Future fit depends on whether the organization wants a tool, a platform, or an ecosystem. Enterprises pursuing ERP modernization should prioritize extensibility, integration strategy, and deployment flexibility so the architecture can support acquisitions, new business models, and changing compliance requirements. Partners and MSPs should also consider whether the solution can be packaged into repeatable services, industry accelerators, or managed offerings. This is where a partner-first provider can add value. SysGenPro is relevant in scenarios where organizations or channel partners need a white-label ERP platform, OEM opportunities, and managed cloud services aligned to a broader solution strategy rather than a one-time software transaction. That matters especially when clients need dedicated cloud, private cloud, hybrid cloud, or branded service delivery models. The strategic point is not brand preference; it is whether the platform and operating model support long-term serviceability, governance, and commercial flexibility.
Executive Conclusion
Finance AI platforms and ERP systems should not be compared as interchangeable categories.

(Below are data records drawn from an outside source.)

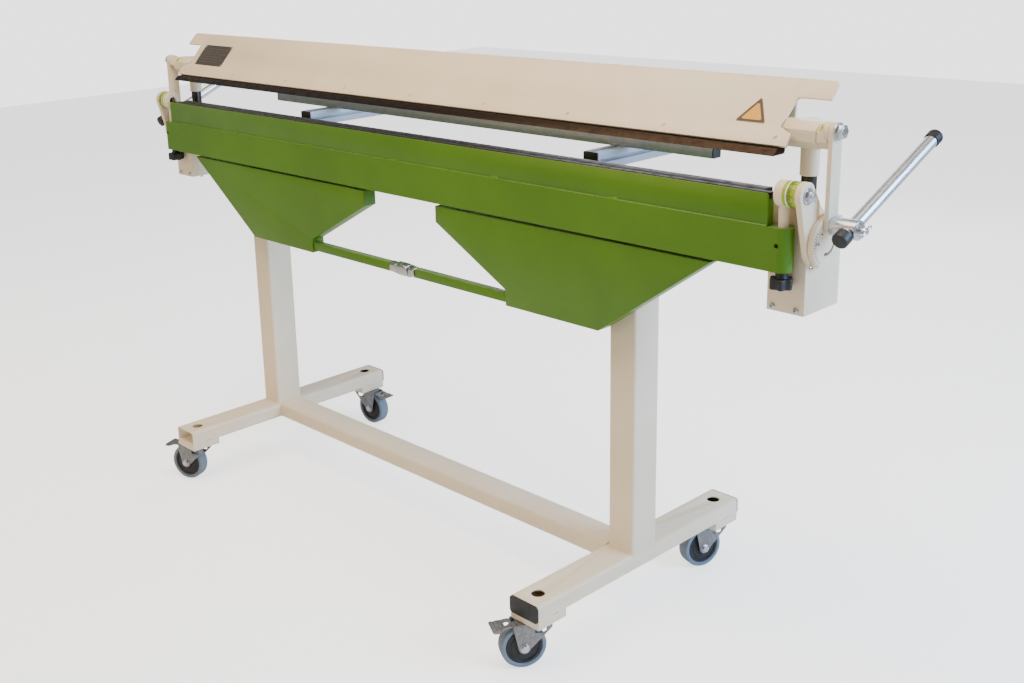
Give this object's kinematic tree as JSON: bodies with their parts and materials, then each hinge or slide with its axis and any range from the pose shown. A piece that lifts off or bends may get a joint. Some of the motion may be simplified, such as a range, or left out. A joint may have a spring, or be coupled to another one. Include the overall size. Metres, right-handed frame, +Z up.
{
  "type": "mobile sheet metal brake",
  "caption": "Manual sheet metal folding machine on a castored stand, with a hinged folding beam, a crank-closed clamping beam, side levers and a sliding back gauge.",
  "frame": {"origin": "on the floor, under the middle of the machine's outline seen from above", "axes": "+X along the bending line to the operator's right, +Y from the operator to the back, +Z up"},
  "size_m": [2.3854, 0.8103, 1.2178],
  "materials": {
    "cream_paint": "satin cream powder coat",
    "green_paint": "satin yellow-green powder coat",
    "blade_steel": "ground tool steel with a dark oiled face",
    "zinc_steel": "bright zinc plate",
    "castor_steel": "pressed sheet, dull zinc plate",
    "castor_wheel": "blue-grey rubber tread on a dark hub",
    "black_plastic": "moulded black",
    "black_steel": "black oxide",
    "aluminium": "natural anodised extrusion"
  },
  "bodies": {
    "frame": {"stand_side_right": "cream_paint", "stand_side_left": "cream_paint", "cross_beam": "cream_paint", "foot_cap_right_front": "black_plastic", "foot_cap_right_back": "black_plastic", "foot_cap_left_back": "black_plastic", "lower_beam": "green_paint", "lower_blade": "blade_steel", "support_plate_right": "green_paint", "support_plate_left": "green_paint", "tension_rod_right": "green_paint", "tension_rod_left": "green_paint", "end_housing_right": "cream_paint", "end_housing_left": "cream_paint", "arm_plate_right": "cream_paint", "arm_plate_left": "cream_paint", "guide_post_right": "black_steel", "guide_post_left": "black_steel", "gauge_rail_right": "aluminium", "gauge_rail_left": "aluminium"},
    "folding_frame": {"pivot_drum_right": "cream_paint", "pivot_drum_left": "cream_paint", "hanger_rod_right": "cream_paint", "hanger_rod_left": "cream_paint"},
    "folding_beam": {"folding_beam": "green_paint", "folding_blade": "blade_steel"},
    "clamp": {"clamp_beam": "cream_paint", "clamp_blade": "blade_steel", "lift_arm_right": "cream_paint", "lift_arm_left": "cream_paint"},
    "crank": {"crank_disc_right": "cream_paint", "crank_disc_left": "cream_paint", "cross_shaft": "zinc_steel", "lever_hub_right": "zinc_steel", "lever_hub_left": "zinc_steel"},
    "turnbuckle": {"turnbuckle": "zinc_steel"},
    "gauge_bar": {"gauge_bar": "aluminium"},
    "knob_right": {"star_knob_right": "black_plastic"},
    "adjuster_right": {"height_adjuster_right": "cream_paint"},
    "strap_right": {"strap_right": "cream_paint"},
    "handle_right": {"lever_tube_right": "zinc_steel", "lever_grip_right": "black_plastic"},
    "knob_left": {"star_knob_left": "black_plastic"},
    "adjuster_left": {"height_adjuster_left": "cream_paint"},
    "strap_left": {"strap_left": "cream_paint"},
    "handle_left": {"lever_tube_left": "zinc_steel", "lever_grip_left": "black_plastic"},
    "fork_right_front": {"castor_fork_right_front": "castor_steel"},
    "wheel_right_front": {"castor_wheel_right_front": "castor_wheel"},
    "pedal_right_front": {"brake_pedal_right_front": "castor_steel"},
    "fork_right_back": {"castor_fork_right_back": "castor_steel"},
    "wheel_right_back": {"castor_wheel_right_back": "castor_wheel"},
    "pedal_right_back": {"brake_pedal_right_back": "castor_steel"},
    "fork_left_front": {"castor_fork_left_front": "castor_steel"},
    "wheel_left_front": {"castor_wheel_left_front": "castor_wheel"},
    "pedal_left_front": {"brake_pedal_left_front": "castor_steel"},
    "fork_left_back": {"castor_fork_left_back": "castor_steel"},
    "wheel_left_back": {"castor_wheel_left_back": "castor_wheel"},
    "pedal_left_back": {"brake_pedal_left_back": "castor_steel"}
  },
  "joints": [
    {"name": "folding", "type": "hinge", "parent": "frame", "child": "folding_frame", "pos_m": [0, -0.062, 1.029], "axis": [-1, 0, 0], "range_deg": [0, 135]},
    {"name": "folding_beam_setting", "type": "slide", "parent": "folding_frame", "child": "folding_beam", "axis": [0, 0, -1], "range_m": [0, 0.004]},
    {"name": "clamping", "type": "slide", "parent": "frame", "child": "clamp", "axis": [0, 0, -1], "range_m": [0, 0.0624], "stiffness_N_per_m": 1500, "springref_m": -0.29},
    {"name": "crank_turn", "type": "hinge", "parent": "frame", "child": "crank", "pos_m": [0, -0.01, 0.937], "axis": [1, 0, 0], "range_deg": [0, 180]},
    {"name": "turnbuckle_turn", "type": "hinge", "parent": "frame", "child": "turnbuckle", "pos_m": [0, -0.066, 0.695], "axis": [1, 0, 0], "range_deg": [-180, 180]},
    {"name": "gauge_travel", "type": "slide", "parent": "frame", "child": "gauge_bar", "axis": [0, 1, 0], "range_m": [-0.084, 0.25]},
    {"name": "setting_screw_right", "type": "hinge", "parent": "folding_beam", "child": "knob_right", "pos_m": [1.056, -0.062, 0.86], "axis": [0, 0, 1], "range_deg": [0, 720]},
    {"name": "strap_swing_right", "type": "hinge", "parent": "crank", "child": "strap_right", "pos_m": [1.1198, -0.01, 0.9682], "axis": [1, 0, 0], "range_deg": [-180, 0]},
    {"name": "adjuster_turn_right", "type": "hinge", "parent": "clamp", "child": "adjuster_right", "pos_m": [1.099, 0.01, 1.1265], "axis": [1, 0, 0], "range_deg": [-15, 15]},
    {"name": "handle_slide_right", "type": "slide", "parent": "crank", "child": "handle_right", "axis": [0, 0.9171, 0.3987], "range_m": [-0.27, 0]},
    {"name": "setting_screw_left", "type": "hinge", "parent": "folding_beam", "child": "knob_left", "pos_m": [-1.056, -0.062, 0.86], "axis": [0, 0, 1], "range_deg": [0, 720]},
    {"name": "strap_swing_left", "type": "hinge", "parent": "crank", "child": "strap_left", "pos_m": [-1.1198, -0.01, 0.9682], "axis": [1, 0, 0], "range_deg": [-180, 0]},
    {"name": "adjuster_turn_left", "type": "hinge", "parent": "clamp", "child": "adjuster_left", "pos_m": [-1.099, 0.01, 1.1265], "axis": [1, 0, 0], "range_deg": [-15, 15]},
    {"name": "handle_slide_left", "type": "slide", "parent": "crank", "child": "handle_left", "axis": [0, 0.9171, 0.3987], "range_m": [-0.27, 0]},
    {"name": "swivel_right_front", "type": "hinge", "parent": "frame", "child": "fork_right_front", "pos_m": [0.662, -0.303, 0.11], "axis": [0, 0, 1], "continuous": true},
    {"name": "roll_right_front", "type": "hinge", "parent": "fork_right_front", "child": "wheel_right_front", "pos_m": [0.644, -0.33418, 0.05], "axis": [0.866, -0.5, 0], "continuous": true},
    {"name": "brake_right_front", "type": "hinge", "parent": "fork_right_front", "child": "pedal_right_front", "pos_m": [0.632, -0.35496, 0.1], "axis": [-0.866, 0.5, 0], "range_deg": [0, 10]},
    {"name": "swivel_right_back", "type": "hinge", "parent": "frame", "child": "fork_right_back", "pos_m": [0.662, 0.311, 0.11], "axis": [0, 0, 1], "continuous": true},
    {"name": "roll_right_back", "type": "hinge", "parent": "fork_right_back", "child": "wheel_right_back", "pos_m": [0.65087, 0.27676, 0.05], "axis": [0.9511, -0.309, 0], "continuous": true},
    {"name": "brake_right_back", "type": "hinge", "parent": "fork_right_back", "child": "pedal_right_back", "pos_m": [0.64346, 0.25394, 0.1], "axis": [-0.9511, 0.309, 0], "range_deg": [0, 10]},
    {"name": "swivel_left_front", "type": "hinge", "parent": "frame", "child": "fork_left_front", "pos_m": [-0.662, -0.303, 0.11], "axis": [0, 0, 1], "continuous": true},
    {"name": "roll_left_front", "type": "hinge", "parent": "fork_left_front", "child": "wheel_left_front", "pos_m": [-0.69538, -0.31649, 0.05], "axis": [0.3746, -0.9272, 0], "continuous": true},
    {"name": "brake_left_front", "type": "hinge", "parent": "fork_left_front", "child": "pedal_left_front", "pos_m": [-0.71763, -0.32548, 0.1], "axis": [-0.3746, 0.9272, 0], "range_deg": [0, 10]},
    {"name": "swivel_left_back", "type": "hinge", "parent": "frame", "child": "fork_left_back", "pos_m": [-0.662, 0.311, 0.11], "axis": [0, 0, 1], "continuous": true},
    {"name": "roll_left_back", "type": "hinge", "parent": "fork_left_back", "child": "wheel_left_back", "pos_m": [-0.62614, 0.31414, 0.05], "axis": [-0.0872, 0.9962, 0], "continuous": true},
    {"name": "brake_left_back", "type": "hinge", "parent": "fork_left_back", "child": "pedal_left_back", "pos_m": [-0.60223, 0.31623, 0.1], "axis": [0.0872, -0.9962, 0], "range_deg": [0, 10]}
  ],
  "couplings": [
    {"joint": "crank_turn", "follows": "clamping", "rad_per_m": 50.346},
    {"joint": "strap_swing_right", "follows": "clamping", "rad_per_m": -50.346},
    {"joint": "setting_screw_right", "follows": "folding_beam_setting", "rad_per_m": 3141.6},
    {"joint": "strap_swing_left", "follows": "clamping", "rad_per_m": -50.346},
    {"joint": "setting_screw_left", "follows": "folding_beam_setting", "rad_per_m": 3141.6}
  ]
}
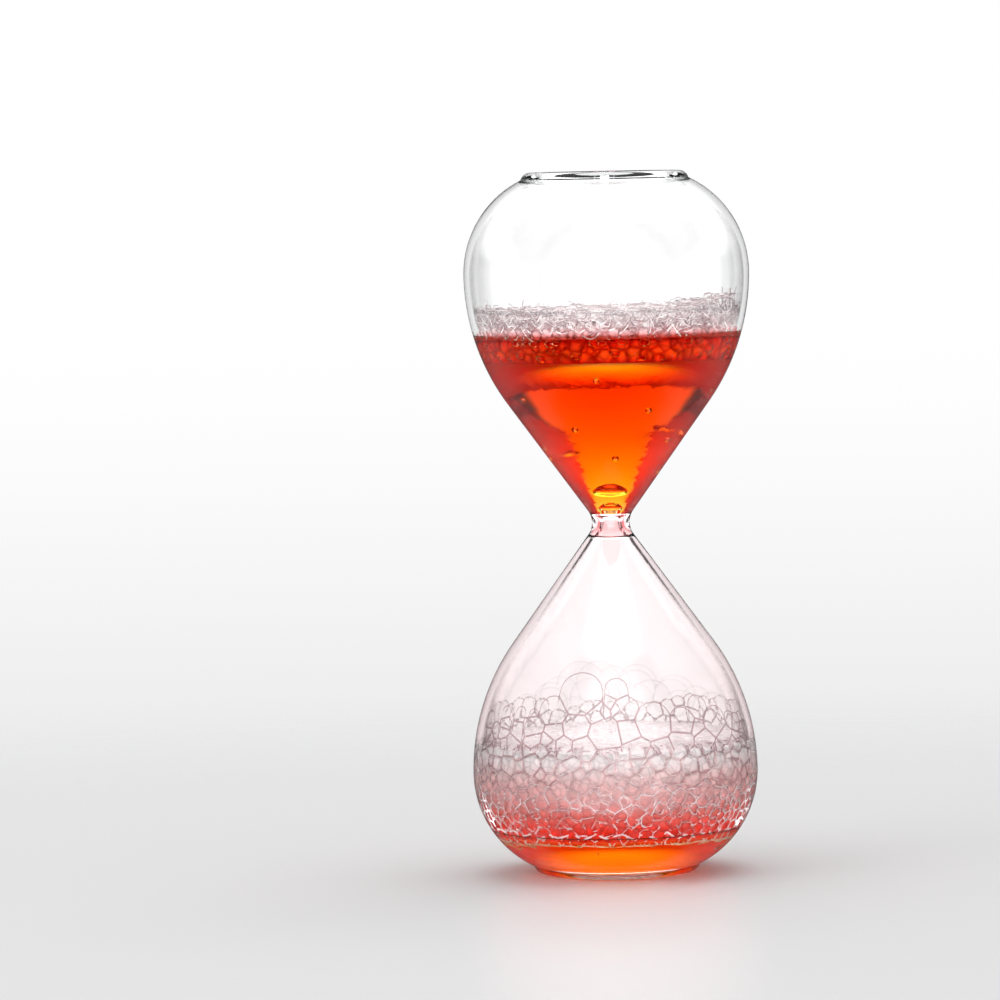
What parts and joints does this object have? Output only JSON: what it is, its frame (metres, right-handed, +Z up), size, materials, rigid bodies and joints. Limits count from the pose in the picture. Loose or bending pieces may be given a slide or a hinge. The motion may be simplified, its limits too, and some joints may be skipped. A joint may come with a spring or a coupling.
{
  "type": "liquid motion timer",
  "caption": "Free-standing glass bubble timer: teardrop bulbs joined at a narrow throat, holding orange-red liquid that runs down as air bubbles rise into foam.",
  "frame": {"origin": "centre of the ring that the lower bulb stands on, in the plane of that ring", "axes": "+Z up along the timer's axis, from the lower bulb to the upper bulb; +X to the right and +Y away from a viewer who sees the foam climb the wall at the right of the upper bulb"},
  "size_m": [0.056, 0.056, 0.1378],
  "materials": {
    "glass": "clear borosilicate, fire polished",
    "liquid": "clear dyed water with soap, wet and smooth",
    "liquid_film": "thin wet film of the same liquid, pale pink",
    "wet_foam": "wet bubbles, dark red to orange with bright glints",
    "dry_foam": "dry bubbles, pale pink cell borders on clear films",
    "bubble": "clear liquid film, glossy"
  },
  "bodies": {
    "vessel": {"upper_bulb": "glass", "lower_bulb": "glass", "waist": "glass", "seal_pip": "glass", "upper_liquid": "liquid", "lower_liquid": "liquid", "neck_film": "liquid_film", "wall_film": "liquid_film", "upper_wet_foam": "wet_foam", "upper_foam_raft": "dry_foam", "lower_wet_foam": "wet_foam", "lower_fine_foam": "dry_foam", "lower_coarse_foam": "dry_foam", "large_bubbles": "bubble", "wall_bubbles": "bubble"},
    "rising": {"rising_bubble": "bubble"},
    "budding": {"budding_bubble": "bubble"}
  },
  "joints": [
    {"name": "rising_bubble_rise", "type": "slide", "parent": "vessel", "child": "rising", "axis": [0, 0, 1], "range_m": [0, 0.0225], "deforming": ["upper_liquid"]},
    {"name": "budding_bubble_rise", "type": "slide", "parent": "vessel", "child": "budding", "axis": [0, 0, 1], "range_m": [0, 0.0225]}
  ],
  "couplings": [
    {"joint": "budding_bubble_rise", "follows": "rising_bubble_rise", "ratio": 1}
  ]
}
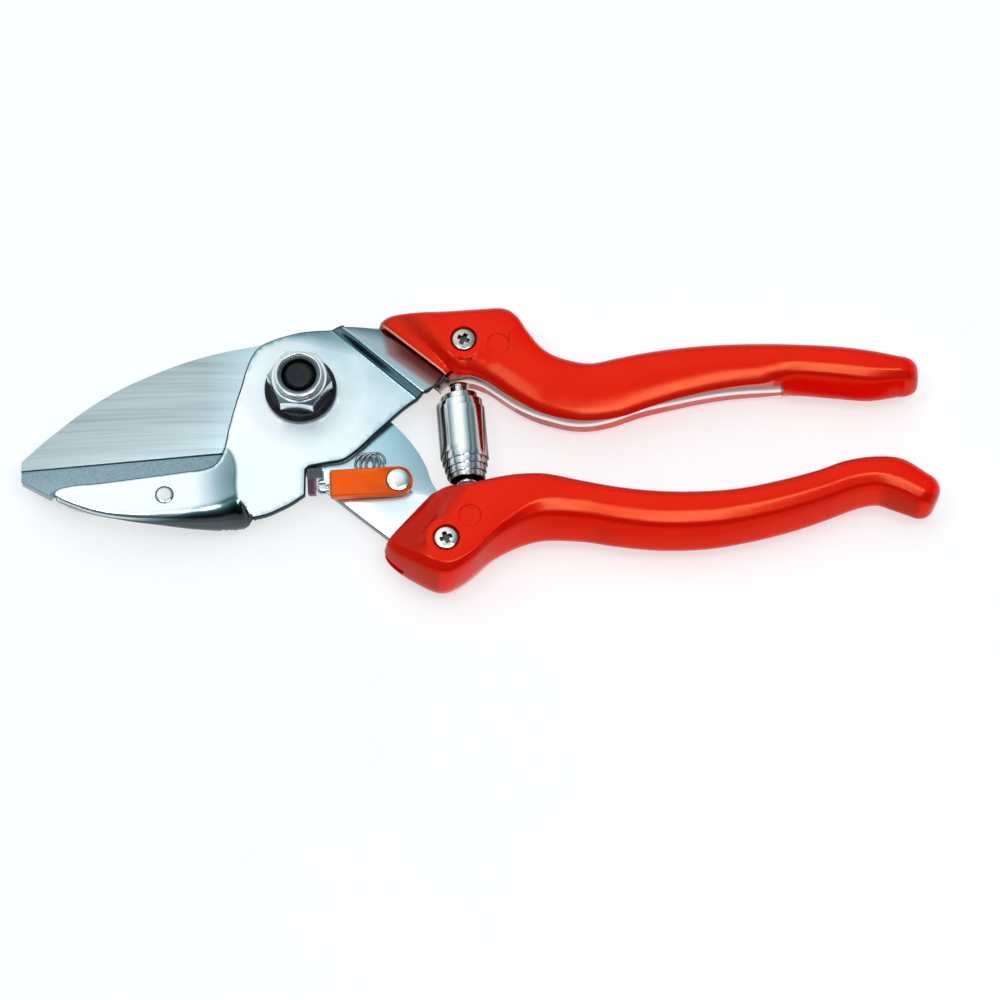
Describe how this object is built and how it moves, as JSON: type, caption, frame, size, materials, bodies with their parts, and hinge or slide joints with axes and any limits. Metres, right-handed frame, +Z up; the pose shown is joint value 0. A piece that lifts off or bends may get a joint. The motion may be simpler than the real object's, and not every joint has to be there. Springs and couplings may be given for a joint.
{
  "type": "pruning shears",
  "caption": "Hand pruning shears with a straight blade that closes on a flat anvil, curved plastic grips, a buffer spring between them and a side latch.",
  "frame": {"origin": "on the pivot axis, at the underside of the bolt head, which is the plane that the tool lies on", "axes": "+X along the tool towards the handles' ends, +Y towards the upper handle, +Z up through the nut"},
  "size_m": [0.2095, 0.0695, 0.0214],
  "materials": {
    "chromed_steel": "bright satin chrome on pressed steel",
    "ground_steel": "ground lengthways",
    "cast_anvil": "fine grainy cast surface",
    "blackened_steel": "black oxide, satin",
    "dark_nylon": "satin",
    "nickelled_steel": "bright nickel",
    "bronze": "turned",
    "grip_plastic": "glossy orange red",
    "latch_plastic": "semi-gloss orange"
  },
  "bodies": {
    "anvil_handle": {"anvil_frame": "chromed_steel", "anvil": "cast_anvil", "anvil_rivet": "chromed_steel", "pivot_bolt": "blackened_steel", "pivot_washer": "blackened_steel", "back_washer": "blackened_steel", "pivot_nut": "chromed_steel", "nut_insert": "dark_nylon", "upper_grip": "grip_plastic", "upper_grip_screw": "nickelled_steel", "upper_grip_nut": "nickelled_steel", "upper_spring_seat": "nickelled_steel", "buffer_spring": "nickelled_steel"},
    "blade_handle": {"blade": "ground_steel", "pivot_bush": "bronze", "lower_handle_core": "chromed_steel", "tang_rivet_front": "nickelled_steel", "tang_rivet_rear": "nickelled_steel", "lower_grip": "grip_plastic", "lower_grip_screw": "nickelled_steel", "lower_grip_nut": "nickelled_steel", "lower_spring_seat": "nickelled_steel", "latch_rivet": "nickelled_steel", "latch_spring": "nickelled_steel"},
    "latch": {"latch_lever": "chromed_steel", "latch_cover": "latch_plastic"}
  },
  "joints": [
    {"name": "pivot", "type": "hinge", "parent": "anvil_handle", "child": "blade_handle", "pos_m": [0, 0, 0.0079], "axis": [0, 0, -1], "range_deg": [0, 30], "deforming": ["buffer_spring"]},
    {"name": "latch_pivot", "type": "hinge", "parent": "blade_handle", "child": "latch", "pos_m": [0.0228, -0.023, 0.011], "axis": [0, 0, 1], "range_deg": [0, 60]}
  ],
  "couplings": [
    {"joint": "latch_pivot", "follows": "pivot", "ratio": 2}
  ]
}
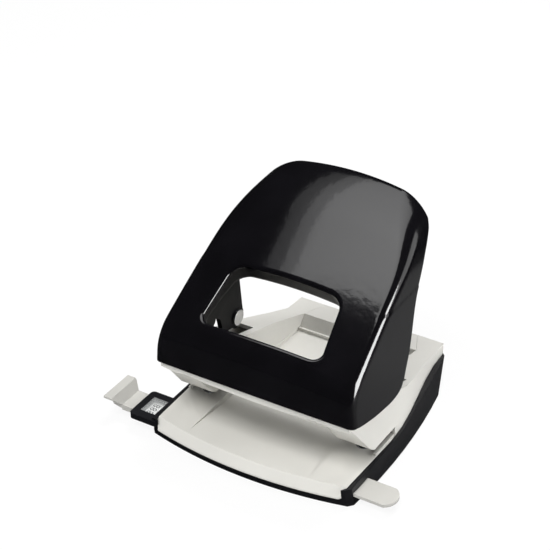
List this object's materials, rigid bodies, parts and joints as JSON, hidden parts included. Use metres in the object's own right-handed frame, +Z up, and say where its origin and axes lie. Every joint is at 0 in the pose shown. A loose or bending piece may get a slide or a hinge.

One is primarily a system of intelligence; the other is primarily a system of record and control. The strongest enterprise outcomes usually come from aligning each to its proper role. If planning agility and insight are the immediate bottlenecks, a finance AI platform can deliver value quickly, provided data quality and governance are already mature. If control weakness, process fragmentation, and operational inconsistency are the real constraints, ERP should lead the roadmap. For many organizations, the best answer is a sequenced architecture: modernize the transactional core, define governance, then extend with AI-assisted planning and analytics where trust, scale, and ROI are measurable. Executives should evaluate TCO, licensing models, deployment fit, integration strategy, lock-in risk, and post-go-live operating ownership with the same rigor they apply to feature comparisons. The goal is not to buy more technology. It is to create a finance architecture that improves planning confidence, strengthens controls, and turns data into timely, governed business insight.